Prove: [itex]\phi (n)[/itex] is a power of 2 if and only if
[itex]n=(2^x)p_1...p_k[/itex]
where the [itex]p_i[/itex] are distinct Fermat primes. And it doesn't say but I am pretty sure x
is a positive integer. and [itex]\phi[/itex] is Eulers phi function.

The Attempt at a Solution


we know that phi is a multiplicative function when the gcd(q,w)=1
so [itex]\phi (n)= \phi (2^x) \phi (p_1)...\phi (p_k)[/itex]
and [itex]\phi (2^x) = 2^x-2^{x-1}=2^{x-1}(2-1)[/itex] so that is a power of 2.
And each Fermat prime will be [itex]\phi (p_i)=2^{2^s}+1-1[/itex] so each Fermat prime will be a power of 2 when phi is applied to it.

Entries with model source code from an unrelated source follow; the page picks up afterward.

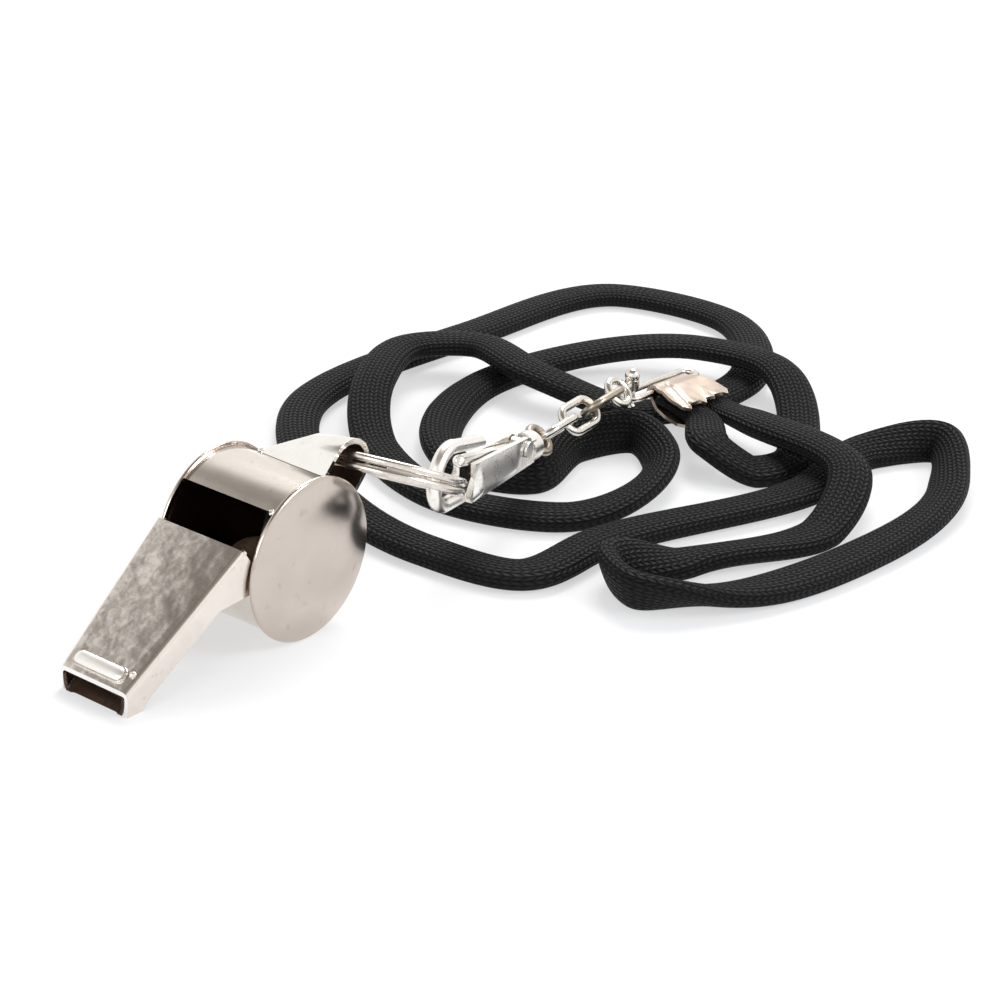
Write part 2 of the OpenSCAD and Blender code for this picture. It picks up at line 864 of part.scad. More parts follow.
// Knots of the path: x, y, lift and roll, with width and thickness as shares
function held(x, y) =
    let (p = in_clamp(x, y))
        [p[0], p[1], p[2] - end_t_share * cord_t / 2, sign(x) * loop_pitch, end_w_share, end_t_share];
cord_knots = concat(
    [held(cord_side, -cord_in_share * clamp_l), held(cord_side, -clamp_l - clamp_t)],
    [for (p = cord_route) concat(p + [cord_shift[0], cord_shift[1], 0, 0], [1, 1])],
    [held(-cord_side, -clamp_l - clamp_t), held(-cord_side, -cord_in_share * clamp_l)]
);

// Smooth path through the knots: its heading at a knot weighs the runs on both sides of it
cord_runs = [for (i = [0 : len(cord_knots) - 2]) norm(plan(cord_knots[i + 1]) - plan(cord_knots[i]))];
function plan(p) = [p[0], p[1]];
function cord_heading(i) =
    let (last = len(cord_knots) - 1, k = cord_knots)
        i == 0 ? (k[1] - k[0]) / cord_runs[0]
        : i == last ? (k[last] - k[last - 1]) / cord_runs[last - 1]
        : let (a = cord_runs[i - 1], b = cord_runs[i])
            (a * (k[i + 1] - k[i]) / b + b * (k[i] - k[i - 1]) / a) / (a + b);
function cord_state(i, t) =
    let (
        d = cord_runs[i],
        s = t * t * (3 - 2 * t),
        lead = t * (1 - t) * (1 - t) * d,
        trail = -t * t * (1 - t) * d,
        p = cord_knots[i] * (1 - s) + cord_knots[i + 1] * s
            + lead * cord_heading(i) + trail * cord_heading(i + 1)
    )
        [p[0], p[1], max(0, p[2]) + p[5] * cord_half_h(p[3]), p[3], p[4], p[5]];
cord_path = concat(
    [
        for (i = [0 : len(cord_runs) - 1])
            for (j = [0 : rings_per_run - 1])
                cord_state(i, j / rings_per_run)
    ],
    [cord_state(len(cord_runs) - 1, 1)]
);

// Flat oval ring square to the path
function cord_ring(i) =
    let (
        last = len(cord_path) - 1,
        p = cord_path[i],
        q = cord_path[min(last, i + 1)] - cord_path[max(0, i - 1)],
        ahead = [q[0], q[1], q[2]] / norm([q[0], q[1], q[2]]),
        flat = [ahead[1], -ahead[0], 0] / norm([ahead[0], ahead[1]]),
        up = cross(flat, ahead),
        side = flat * cos(p[3]) + up * sin(p[3]),
        top = up * cos(p[3]) - flat * sin(p[3])
    )
        [
            for (s = cord_sides)
                let (q = [p[0], p[1], p[2]] + s[0] * p[4] * cord_w / 2 * side + s[1] * p[5] * cord_t / 2 * top)
                    [q[0], q[1], max(0, q[2])]
        ];

module lanyard_cord() {
    color("black")
        tube([for (i = [0 : len(cord_path) - 1]) cord_ring(i)]);
}

cheek_left();
cheek_right();
barrel_band();
mouthpiece_roof();
windway_insert();
ring_lug();
pea();
split_ring();
hook_body();
hook_gate();
gate_rivet();
gate_spring();
hook_swivel();
chain_link_a();
chain_link_b();
chain_link_c();
swivel_knob();
wire_loop();
cord_clamp();
lanyard_cord();
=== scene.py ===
# %% [markdown]
# # A sports whistle on its lanyard
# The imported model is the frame: every solid piece of the whistle, the hook and the chain comes from
# it, in metres, already in its place. This lesson dresses that frame: a camera and a cord first,
# then the finishes, then the small things that only the eye needs.

# %% Load the frame
import json
import math

import bmesh
import bpy
import numpy as np
from mathutils import Matrix, Vector

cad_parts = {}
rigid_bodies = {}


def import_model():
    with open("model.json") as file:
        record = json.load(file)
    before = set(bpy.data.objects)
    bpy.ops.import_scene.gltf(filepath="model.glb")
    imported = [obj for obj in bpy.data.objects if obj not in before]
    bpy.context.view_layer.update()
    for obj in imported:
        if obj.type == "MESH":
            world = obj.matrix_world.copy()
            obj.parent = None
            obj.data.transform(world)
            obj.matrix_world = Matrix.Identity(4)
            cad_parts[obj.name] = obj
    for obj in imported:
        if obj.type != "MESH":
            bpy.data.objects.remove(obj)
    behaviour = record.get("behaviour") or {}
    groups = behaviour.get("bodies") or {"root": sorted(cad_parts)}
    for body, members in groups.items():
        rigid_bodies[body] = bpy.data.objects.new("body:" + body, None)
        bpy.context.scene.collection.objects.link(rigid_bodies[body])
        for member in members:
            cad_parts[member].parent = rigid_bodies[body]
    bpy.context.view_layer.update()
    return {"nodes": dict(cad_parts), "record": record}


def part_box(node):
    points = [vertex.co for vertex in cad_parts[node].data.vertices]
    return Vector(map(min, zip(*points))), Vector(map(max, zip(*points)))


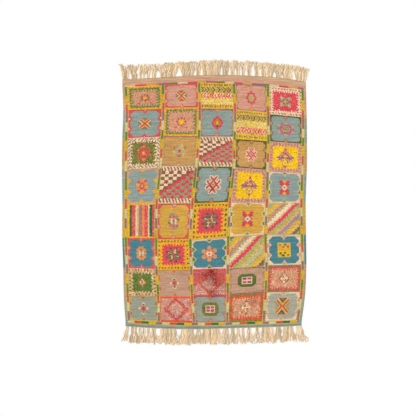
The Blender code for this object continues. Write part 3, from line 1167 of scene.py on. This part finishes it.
def yarn_finish():
    """Cream warp yarn of the fringe, with painted shade in the grooves between its plies."""
    finish = Finish("warp_yarn")
    fuzz = finish.grain((900, 900, 900), 3.0)
    age = finish.grain((16, 16, 16))
    finish.raised(fuzz, 0.0004)
    # Each cord's kept random shade makes it lighter or darker; the marked grooves between the plies are
    # darkened by half, as painted shade.
    light = 1.0 + finish.kept("shade") * 0.64 + fuzz * 0.1 + age * 0.2 - finish.kept("groove") * 0.5
    return finish.coloured(finish.shaded((*linear(FRINGE_COLOUR),), light))


def band_finish(name, hexcode):
    """A plain woven band: warp ribs along the rug and streaks of weft across it."""
    finish = Finish(name)
    ribs = finish.ribs((40, 1100, 1), 1.2)
    streaks = finish.grain((5, 170, 1), 3.0)
    warps = finish.grain((320, 30, 1))
    finish.raised(ribs + warps * 0.3, 0.0007)
    light = 0.97 + streaks * 0.6 + warps * 0.26 + ribs * 0.06
    return finish.coloured(finish.shaded((*linear(hexcode),), light))


# Pieces

def in_metres(points):
    """Points in mm on the rug as places in the scene."""
    return (np.asarray(points, float) - MIDDLE) * MM + CENTRE


def plan_map(mesh, beneath=None):
    """Lays a mesh out for baking as it is seen from above, leaning a little to show its sides."""
    spots = np.zeros(len(mesh.vertices) * 3)
    mesh.vertices.foreach_get("co", spots)
    spots = spots.reshape(-1, 3)
    flat = spots[:, :2] + MAP_LEAN * spots[:, 2:]
    flat = MAP_MARGIN + (1 - 2 * MAP_MARGIN) * (flat - flat.min(0)) / np.ptp(flat, axis=0)
    corners = np.zeros(len(mesh.loops), int)
    mesh.loops.foreach_get("vertex_index", corners)
    places = flat[corners]
    if beneath is not None:
        aside = MAP_BACK_FROM + MAP_BACK * places[:, 0]
        places[:, 0] = np.where(beneath, aside, MAP_FACE * places[:, 0])
    layer = mesh.uv_layers.new(name="OFBake")
    layer.data.foreach_set("uv", places.astype(np.float32).ravel())


def keep_colours(mesh, colours, domain):
    """Keeps a colour on each face or point under the name wool."""
    layer = mesh.attributes.new("wool", "FLOAT_COLOR", domain)
    layer.data.foreach_set("color", np.c_[colours, np.ones(len(colours))].astype(np.float32).ravel())


def ground_cloth(x, y, knotted, raised, colours):
    """The woven cloth: a face of fine squares over a coarser underside, closed all round."""
    heights = WEAVE + STRIP_RISE * raised + UNDER_PILE * knotted
    padded = np.pad(heights, 1, mode="edge")
    z = cell_middles(padded) + UNEVEN * wandering(x, y, WANDER)
    z[[0, -1]] = EDGE
    z[:, [0, -1]] = EDGE
    top = in_metres(np.stack([x, y, z], axis=-1).reshape(-1, 3))
    rows, columns = x.shape
    number = np.arange(rows * columns).reshape(rows, columns)
    low_x, low_y = x[::BACKING, ::BACKING], y[::BACKING, ::BACKING]
    under = in_metres(np.stack([low_x, low_y, 0 * low_x], axis=-1).reshape(-1, 3))
    low = np.arange(low_x.size).reshape(low_x.shape) + number.size
    face = np.stack([number[:-1, :-1], number[:-1, 1:], number[1:, 1:], number[1:, :-1]], axis=-1)
    back = np.stack([low[:-1, :-1], low[1:, :-1], low[1:, 1:], low[:-1, 1:]], axis=-1)
    faces = face.reshape(-1, 4).tolist() + back.reshape(-1, 4).tolist()
    tints = [colours.reshape(-1, 3), colours[1::BACKING, 1::BACKING].reshape(-1, 3)]
    for fine, coarse, tint in (
        (number[0], low[0], colours[0]), (number[-1][::-1], low[-1][::-1], colours[-1][::-1]),
        (number[::-1, 0], low[::-1, 0], colours[::-1, 0]), (number[:, -1], low[:, -1], colours[:, -1]),
    ):
        for k in range(len(coarse) - 1):
            edge = fine[k * BACKING:(k + 1) * BACKING + 1]
            faces.append([coarse[k], coarse[k + 1], *edge[::-1]])
        tints.append(tint[1::BACKING])
    mesh = bpy.data.meshes.new("ground_cloth")
    mesh.from_pydata(np.concatenate([top, under]).tolist(), [], faces)
    keep_colours(mesh, np.concatenate(tints), "FACE")
    first, count = face[..., 0].size, back[..., 0].size
    beneath = np.zeros(len(faces), bool)
    beneath[first:first + count] = True
    plan_map(mesh, np.repeat(beneath, [len(corners) for corners in faces]))
    mesh.polygons.foreach_set("use_smooth", np.ones(len(faces), bool))
    return shown("ground_cloth", mesh)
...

So I guess I have showed that if n is written as it is then
phi (n) will be a power of 2, but I haven't shown the other direction that this is the only n where phi (n) is a power of 2. Maybe I could try a proof by contradiction.
 
on Phys.org
ok that's a good point. and we know that if [itex]2^t+1[/itex] is prime then t is a power of 2.
and we also couldn't have a power of a fermat prime as a factor of n because
[itex]\phi (p^u)=p^u-p^{u-1}=p^{u-1}(p-1)[/itex] and [itex]p^{u-1}[/itex] is not a power of 2 unless p is 2.